WHAT IS ASKED:
Which lines hold the word "axis"? Copy each one.

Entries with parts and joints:
--------------------

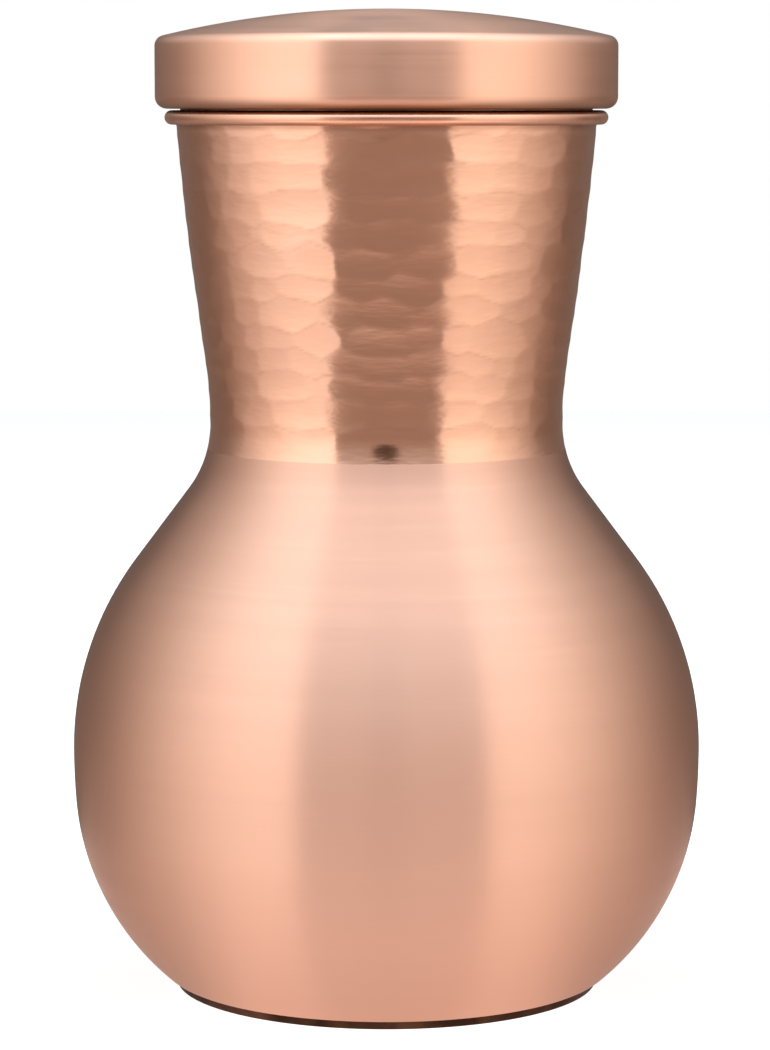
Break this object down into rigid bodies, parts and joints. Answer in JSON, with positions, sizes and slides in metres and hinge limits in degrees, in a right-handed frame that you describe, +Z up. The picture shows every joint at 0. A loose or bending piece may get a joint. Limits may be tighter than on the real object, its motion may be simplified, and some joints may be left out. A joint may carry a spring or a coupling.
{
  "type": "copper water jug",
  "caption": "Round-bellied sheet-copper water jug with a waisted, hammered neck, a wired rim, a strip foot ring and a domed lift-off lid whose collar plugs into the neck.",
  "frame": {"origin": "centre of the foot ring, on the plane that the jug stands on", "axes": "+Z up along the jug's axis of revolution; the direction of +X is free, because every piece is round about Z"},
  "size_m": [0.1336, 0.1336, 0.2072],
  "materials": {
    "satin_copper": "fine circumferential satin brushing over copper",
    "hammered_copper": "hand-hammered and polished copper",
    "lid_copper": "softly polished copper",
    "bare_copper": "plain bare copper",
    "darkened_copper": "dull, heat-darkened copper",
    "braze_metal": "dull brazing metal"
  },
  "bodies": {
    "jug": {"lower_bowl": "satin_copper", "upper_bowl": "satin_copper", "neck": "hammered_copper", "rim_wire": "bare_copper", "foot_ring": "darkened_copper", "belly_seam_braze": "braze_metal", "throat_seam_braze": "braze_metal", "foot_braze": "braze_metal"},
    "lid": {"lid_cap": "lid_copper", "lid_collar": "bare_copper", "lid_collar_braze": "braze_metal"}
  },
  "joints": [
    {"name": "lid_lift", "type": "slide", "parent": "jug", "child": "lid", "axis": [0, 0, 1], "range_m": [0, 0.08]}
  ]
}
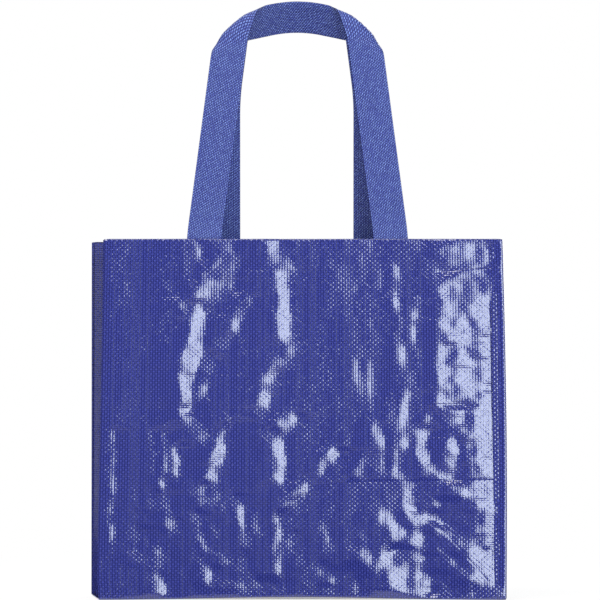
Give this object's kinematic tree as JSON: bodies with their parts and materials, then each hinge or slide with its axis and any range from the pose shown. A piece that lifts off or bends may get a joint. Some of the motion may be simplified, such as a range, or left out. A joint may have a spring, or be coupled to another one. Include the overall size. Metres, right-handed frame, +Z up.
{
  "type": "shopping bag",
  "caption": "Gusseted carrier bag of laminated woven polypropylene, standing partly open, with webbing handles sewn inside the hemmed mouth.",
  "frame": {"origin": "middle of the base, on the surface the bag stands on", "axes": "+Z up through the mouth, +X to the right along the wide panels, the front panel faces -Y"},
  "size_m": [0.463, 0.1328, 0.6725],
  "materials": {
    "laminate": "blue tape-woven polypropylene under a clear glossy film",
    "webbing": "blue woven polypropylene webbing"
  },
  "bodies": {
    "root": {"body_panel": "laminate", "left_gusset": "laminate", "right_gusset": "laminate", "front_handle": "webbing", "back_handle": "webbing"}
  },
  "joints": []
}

--------------------

RESULT FOR THIS TASK:
  "frame": {"origin": "centre of the foot ring, on the plane that the jug stands on", "axes": "+Z up along the jug's axis of revolution; the direction of +X is free, because every piece is round about Z"},
    {"name": "lid_lift", "type": "slide", "parent": "jug", "child": "lid", "axis": [0, 0, 1], "range_m": [0, 0.08]}
Give this object's kinematic tree as JSON: bodies with their parts and materials, then each hinge or slide with its axis and any range from the pose shown. A piece that lifts off or bends may get a joint. Some of the motion may be simplified, such as a range, or left out. A joint may have a spring, or be coupled to another one. Include the overall size. Metres, right-handed frame, +Z up.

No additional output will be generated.